Partey’s arrival in the Premier League, particularly, must have placed Ghana in an awkward situation, one in which the country’s skipper played in a league directly inferior to that in which the man he now deputized for featured. Ayew was already a few games into another season in the Championship with Swansea City, and calls only grew louder back home about the need for him to move back into top-flight realms in the next transfer window. Ghana’s captain playing second-tier football (even if in England)?
Not cool; almost embarrassing, in fact.
But Ayew’s head hasn’t dropped and, for a second term, he is proving Swansea’s most influential player. Thus far this season, as in 2019/20, he has reprised his role as the Welsh side’s topscorer, with five goals in 11 league games helping Swansea secure a strong early footing on the table and renewed hopes of a successful promotion bid.
In the meantime, Ayew has also set about dispelling any lingering doubts about his international career – and, more crucially, his leadership on that front – being blighted by one season too many in a lower league. Last month, days after a miserable debut for head coach Charles Akonnor against Mali, Ayew put in a great shift as a vastly improved Ghana smashed Asian champions Qatar 5-1.
That may have only been a friendly, but when, on Thursday in Cape Coast, Akonnor’s first competitive game (one of two against Sudan in less than a week) came around, Ayew’s brilliance still shone through. Sudan have always been tricky opponents for Ghana, and again they threatened to be a banana peel, even as the Stars sought to maintain their perfect record in the hunt for a place at the 2022 Africa Cup of Nations. Ghana could have slipped — and there were, indeed, a few nervous moments that might have swung the game the guests’ way — but Ayew offered handrails with two pieces of blinding genius.
A first-half free-kick by the 30-year-old pried open some breathing space for the Stars, before Ayew cut in late to net a sweet strike that capped what was a solid, if not spectacular, collective display. Those goals were his 18th and 19th — a second brace in two international games — on an occasion that inched him ever closer to a century of caps, helping Ghana take another small, steady step toward winning that elusive fifth Nations Cup trophy.
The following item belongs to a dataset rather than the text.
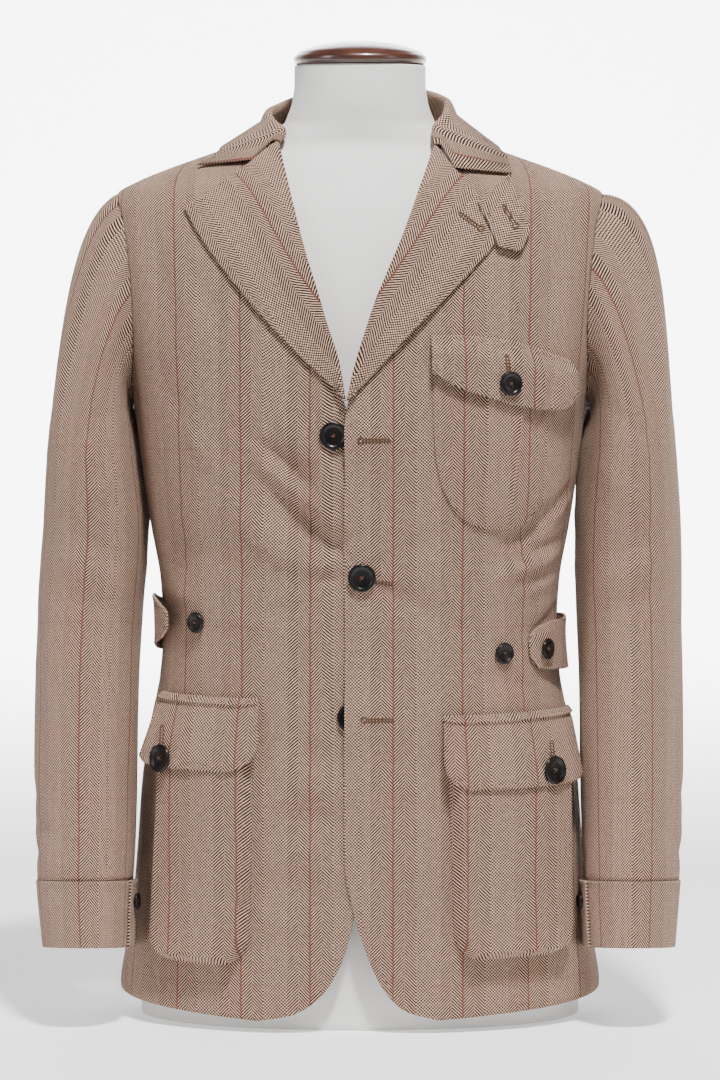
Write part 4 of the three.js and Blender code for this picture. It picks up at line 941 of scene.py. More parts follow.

This, though, was more a victory for Ayew than for his nation. In the 13 years his senior Ghana career has lasted, Ayew has had to endure persistent claims by detractors that — along with his brother, Jordan — he has merely lived off the ‘benefits’ of being a son of Abedi Ayew, arguably Ghana’s greatest player ever. And maybe, yes, that privileged background may have smoothened Ayew’s path into the Stars setup all those years ago — perhaps, too, even being the reason why he was handed the armband last year, if you really believe that crap — but a famous surname alone could only get him so far.
Ayew’s indisputable talent, sheer class, and honest effort — all on display in his latest outing — have been far more important factors in establishing his place as Ghana’s leading man, rubbishing all criticism about the level at which he currently plays his club football. My colleague, Emmanuel Ayamga, posted on Facebook, after the Sudan game was over, that for all his exploits in the national shirt, “Ayew will retire as a Ghana legend.”
That, I think, should be a unanimous decision in the court of public opinion now.